# Request
Extract the lines that hold the string "Identity".

— BEGIN —

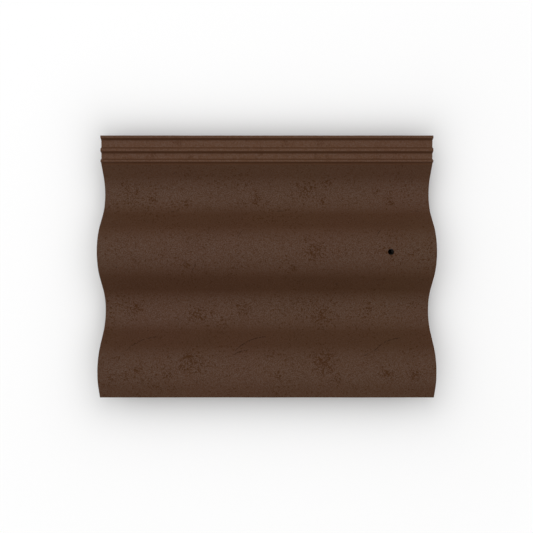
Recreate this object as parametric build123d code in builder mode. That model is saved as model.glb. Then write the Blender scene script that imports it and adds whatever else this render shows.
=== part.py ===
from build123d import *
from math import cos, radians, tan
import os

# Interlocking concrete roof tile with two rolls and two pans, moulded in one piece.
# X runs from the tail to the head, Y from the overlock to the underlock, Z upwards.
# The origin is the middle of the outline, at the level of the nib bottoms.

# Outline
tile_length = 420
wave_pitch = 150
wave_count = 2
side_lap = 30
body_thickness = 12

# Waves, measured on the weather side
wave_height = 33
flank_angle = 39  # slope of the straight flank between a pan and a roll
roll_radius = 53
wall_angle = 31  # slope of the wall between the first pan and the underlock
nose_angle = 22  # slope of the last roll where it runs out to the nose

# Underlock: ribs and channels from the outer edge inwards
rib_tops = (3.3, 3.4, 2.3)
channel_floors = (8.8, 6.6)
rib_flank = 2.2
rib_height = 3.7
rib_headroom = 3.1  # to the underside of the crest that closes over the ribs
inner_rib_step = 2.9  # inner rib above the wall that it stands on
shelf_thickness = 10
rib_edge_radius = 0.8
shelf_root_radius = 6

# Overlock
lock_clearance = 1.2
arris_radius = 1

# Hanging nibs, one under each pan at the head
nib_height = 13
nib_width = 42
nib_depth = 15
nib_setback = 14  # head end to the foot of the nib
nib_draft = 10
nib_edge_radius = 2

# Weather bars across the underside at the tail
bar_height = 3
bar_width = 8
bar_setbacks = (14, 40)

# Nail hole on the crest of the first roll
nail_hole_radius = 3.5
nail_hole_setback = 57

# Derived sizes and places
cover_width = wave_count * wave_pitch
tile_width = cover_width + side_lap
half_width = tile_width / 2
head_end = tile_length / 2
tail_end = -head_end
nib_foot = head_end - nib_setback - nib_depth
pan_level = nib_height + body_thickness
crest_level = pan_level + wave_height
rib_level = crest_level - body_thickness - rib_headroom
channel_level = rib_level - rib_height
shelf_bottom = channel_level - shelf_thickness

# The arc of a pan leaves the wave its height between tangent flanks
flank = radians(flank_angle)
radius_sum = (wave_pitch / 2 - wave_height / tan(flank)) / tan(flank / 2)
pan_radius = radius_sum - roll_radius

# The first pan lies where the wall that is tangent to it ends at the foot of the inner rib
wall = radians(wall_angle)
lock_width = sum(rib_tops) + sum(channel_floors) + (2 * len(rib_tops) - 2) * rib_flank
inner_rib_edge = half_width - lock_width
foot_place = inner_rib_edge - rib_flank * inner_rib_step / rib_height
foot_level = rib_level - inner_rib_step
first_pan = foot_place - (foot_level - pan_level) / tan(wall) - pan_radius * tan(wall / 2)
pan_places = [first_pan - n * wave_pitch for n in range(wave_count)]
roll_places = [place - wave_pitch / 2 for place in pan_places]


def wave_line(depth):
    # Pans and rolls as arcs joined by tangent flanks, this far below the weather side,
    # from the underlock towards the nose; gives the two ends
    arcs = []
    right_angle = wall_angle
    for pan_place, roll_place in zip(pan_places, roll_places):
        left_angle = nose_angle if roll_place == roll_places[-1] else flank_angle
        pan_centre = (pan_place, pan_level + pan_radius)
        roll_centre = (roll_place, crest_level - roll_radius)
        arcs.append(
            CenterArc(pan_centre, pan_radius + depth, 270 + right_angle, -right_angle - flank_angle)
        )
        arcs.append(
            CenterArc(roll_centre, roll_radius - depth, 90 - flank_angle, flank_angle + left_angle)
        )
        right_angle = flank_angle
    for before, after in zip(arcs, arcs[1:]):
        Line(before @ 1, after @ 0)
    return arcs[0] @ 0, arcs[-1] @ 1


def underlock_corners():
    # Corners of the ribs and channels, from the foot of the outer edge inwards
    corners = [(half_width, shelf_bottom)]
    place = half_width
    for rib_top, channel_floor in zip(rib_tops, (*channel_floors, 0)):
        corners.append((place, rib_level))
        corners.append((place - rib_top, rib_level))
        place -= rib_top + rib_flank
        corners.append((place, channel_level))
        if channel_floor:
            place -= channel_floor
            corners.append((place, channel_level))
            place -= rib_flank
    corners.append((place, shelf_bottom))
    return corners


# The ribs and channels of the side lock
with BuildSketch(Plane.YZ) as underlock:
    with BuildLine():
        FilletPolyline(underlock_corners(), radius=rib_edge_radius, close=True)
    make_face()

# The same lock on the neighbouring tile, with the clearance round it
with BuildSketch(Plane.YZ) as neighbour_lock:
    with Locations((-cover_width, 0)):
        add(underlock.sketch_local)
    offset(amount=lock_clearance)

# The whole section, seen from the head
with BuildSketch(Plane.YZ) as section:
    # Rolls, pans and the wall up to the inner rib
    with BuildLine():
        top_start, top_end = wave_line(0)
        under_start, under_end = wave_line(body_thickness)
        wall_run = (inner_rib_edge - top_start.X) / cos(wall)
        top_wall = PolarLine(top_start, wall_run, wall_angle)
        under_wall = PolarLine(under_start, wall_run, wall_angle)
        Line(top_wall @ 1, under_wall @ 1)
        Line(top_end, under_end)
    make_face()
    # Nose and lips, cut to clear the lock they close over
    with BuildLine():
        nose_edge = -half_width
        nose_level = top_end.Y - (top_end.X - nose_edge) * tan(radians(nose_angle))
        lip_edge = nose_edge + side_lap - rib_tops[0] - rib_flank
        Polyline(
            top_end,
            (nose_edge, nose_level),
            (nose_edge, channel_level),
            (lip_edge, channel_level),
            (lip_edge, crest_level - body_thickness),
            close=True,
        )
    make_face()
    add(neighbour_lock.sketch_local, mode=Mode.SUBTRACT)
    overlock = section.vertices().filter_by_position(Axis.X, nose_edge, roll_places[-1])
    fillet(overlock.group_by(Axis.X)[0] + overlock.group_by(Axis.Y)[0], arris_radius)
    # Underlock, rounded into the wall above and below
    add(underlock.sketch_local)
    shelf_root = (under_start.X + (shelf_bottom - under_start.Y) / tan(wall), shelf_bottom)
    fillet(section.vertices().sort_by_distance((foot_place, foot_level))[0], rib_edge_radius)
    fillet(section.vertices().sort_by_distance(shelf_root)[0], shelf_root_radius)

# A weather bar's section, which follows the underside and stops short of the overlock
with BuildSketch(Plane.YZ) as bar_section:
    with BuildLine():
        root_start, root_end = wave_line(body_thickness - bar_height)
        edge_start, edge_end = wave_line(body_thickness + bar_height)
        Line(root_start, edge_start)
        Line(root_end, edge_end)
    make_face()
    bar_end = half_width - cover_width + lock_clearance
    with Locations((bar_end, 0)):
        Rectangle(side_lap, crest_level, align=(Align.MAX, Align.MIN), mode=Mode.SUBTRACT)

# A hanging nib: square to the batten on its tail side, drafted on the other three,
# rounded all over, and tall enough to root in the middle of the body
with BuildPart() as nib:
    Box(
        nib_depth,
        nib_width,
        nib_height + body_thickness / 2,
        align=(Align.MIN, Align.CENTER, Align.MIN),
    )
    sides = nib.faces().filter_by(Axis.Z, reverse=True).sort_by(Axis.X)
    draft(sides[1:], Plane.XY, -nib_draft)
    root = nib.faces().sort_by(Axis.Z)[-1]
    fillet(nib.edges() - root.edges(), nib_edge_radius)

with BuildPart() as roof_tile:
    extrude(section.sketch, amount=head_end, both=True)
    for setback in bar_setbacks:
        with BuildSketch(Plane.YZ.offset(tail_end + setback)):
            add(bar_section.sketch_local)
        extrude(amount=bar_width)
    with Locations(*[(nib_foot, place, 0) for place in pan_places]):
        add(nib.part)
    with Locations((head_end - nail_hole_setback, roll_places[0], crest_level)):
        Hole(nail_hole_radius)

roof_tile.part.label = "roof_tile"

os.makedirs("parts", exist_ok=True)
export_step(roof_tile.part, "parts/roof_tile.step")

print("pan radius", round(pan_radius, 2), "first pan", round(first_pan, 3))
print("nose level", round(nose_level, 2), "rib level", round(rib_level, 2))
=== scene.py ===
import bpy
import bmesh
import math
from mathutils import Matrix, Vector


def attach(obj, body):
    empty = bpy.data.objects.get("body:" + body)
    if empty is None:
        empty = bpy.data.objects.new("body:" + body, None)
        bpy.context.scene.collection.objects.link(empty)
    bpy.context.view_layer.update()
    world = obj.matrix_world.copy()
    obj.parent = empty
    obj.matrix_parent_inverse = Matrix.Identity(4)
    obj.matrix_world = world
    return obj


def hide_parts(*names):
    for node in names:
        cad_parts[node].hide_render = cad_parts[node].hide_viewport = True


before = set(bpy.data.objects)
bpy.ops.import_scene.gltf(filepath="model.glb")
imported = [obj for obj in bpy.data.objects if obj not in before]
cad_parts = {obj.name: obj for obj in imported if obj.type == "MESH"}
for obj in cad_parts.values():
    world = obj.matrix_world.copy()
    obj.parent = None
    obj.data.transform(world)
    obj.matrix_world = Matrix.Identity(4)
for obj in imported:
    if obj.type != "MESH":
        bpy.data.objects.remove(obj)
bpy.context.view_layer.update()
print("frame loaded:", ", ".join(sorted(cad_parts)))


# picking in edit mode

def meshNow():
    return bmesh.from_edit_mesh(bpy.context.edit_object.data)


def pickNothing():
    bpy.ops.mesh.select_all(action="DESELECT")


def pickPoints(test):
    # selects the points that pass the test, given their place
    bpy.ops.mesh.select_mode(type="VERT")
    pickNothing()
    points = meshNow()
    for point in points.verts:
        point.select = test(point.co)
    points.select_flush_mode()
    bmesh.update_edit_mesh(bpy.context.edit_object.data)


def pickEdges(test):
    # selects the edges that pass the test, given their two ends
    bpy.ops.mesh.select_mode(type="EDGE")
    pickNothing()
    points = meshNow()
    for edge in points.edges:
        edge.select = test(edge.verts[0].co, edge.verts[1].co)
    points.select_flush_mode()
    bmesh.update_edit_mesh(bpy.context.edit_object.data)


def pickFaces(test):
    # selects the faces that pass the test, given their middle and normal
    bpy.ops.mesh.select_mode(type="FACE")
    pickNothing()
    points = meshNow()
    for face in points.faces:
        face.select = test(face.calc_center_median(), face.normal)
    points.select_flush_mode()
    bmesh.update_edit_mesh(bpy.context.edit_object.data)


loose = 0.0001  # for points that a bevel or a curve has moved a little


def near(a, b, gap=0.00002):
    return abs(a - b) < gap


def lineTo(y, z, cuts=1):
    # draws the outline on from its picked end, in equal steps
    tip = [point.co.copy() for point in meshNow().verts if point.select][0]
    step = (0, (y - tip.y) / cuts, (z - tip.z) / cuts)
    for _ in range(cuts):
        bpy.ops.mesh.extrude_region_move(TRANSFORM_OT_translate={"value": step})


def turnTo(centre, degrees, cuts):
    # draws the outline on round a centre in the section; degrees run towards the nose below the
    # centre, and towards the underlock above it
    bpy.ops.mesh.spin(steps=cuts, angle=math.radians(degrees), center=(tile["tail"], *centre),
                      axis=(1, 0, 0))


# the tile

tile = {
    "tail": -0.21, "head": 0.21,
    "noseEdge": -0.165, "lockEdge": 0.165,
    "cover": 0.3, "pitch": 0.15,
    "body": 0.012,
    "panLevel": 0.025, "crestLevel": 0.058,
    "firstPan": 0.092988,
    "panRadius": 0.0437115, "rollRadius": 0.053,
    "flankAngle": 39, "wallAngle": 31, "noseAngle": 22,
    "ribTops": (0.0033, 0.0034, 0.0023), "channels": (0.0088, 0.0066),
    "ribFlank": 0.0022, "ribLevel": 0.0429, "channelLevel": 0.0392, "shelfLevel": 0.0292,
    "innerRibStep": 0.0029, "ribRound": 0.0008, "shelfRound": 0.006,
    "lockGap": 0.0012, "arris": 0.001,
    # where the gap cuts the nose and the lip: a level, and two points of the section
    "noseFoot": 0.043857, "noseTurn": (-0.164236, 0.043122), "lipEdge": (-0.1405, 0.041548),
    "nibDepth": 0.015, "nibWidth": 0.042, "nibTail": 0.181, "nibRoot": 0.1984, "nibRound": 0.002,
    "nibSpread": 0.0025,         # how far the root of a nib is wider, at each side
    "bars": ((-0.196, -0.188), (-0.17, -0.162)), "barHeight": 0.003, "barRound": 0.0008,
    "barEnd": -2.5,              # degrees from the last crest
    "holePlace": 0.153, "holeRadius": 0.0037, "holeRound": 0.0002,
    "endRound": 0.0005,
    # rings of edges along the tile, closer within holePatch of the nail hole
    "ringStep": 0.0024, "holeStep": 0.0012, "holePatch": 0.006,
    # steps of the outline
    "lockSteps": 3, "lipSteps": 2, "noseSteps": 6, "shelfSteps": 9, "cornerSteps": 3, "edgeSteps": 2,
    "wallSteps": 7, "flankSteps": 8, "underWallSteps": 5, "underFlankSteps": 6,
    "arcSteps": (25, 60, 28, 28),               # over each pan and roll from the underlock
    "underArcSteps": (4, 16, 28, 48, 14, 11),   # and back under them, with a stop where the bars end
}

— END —

# Response
    obj.matrix_parent_inverse = Matrix.Identity(4)
    obj.matrix_world = Matrix.Identity(4)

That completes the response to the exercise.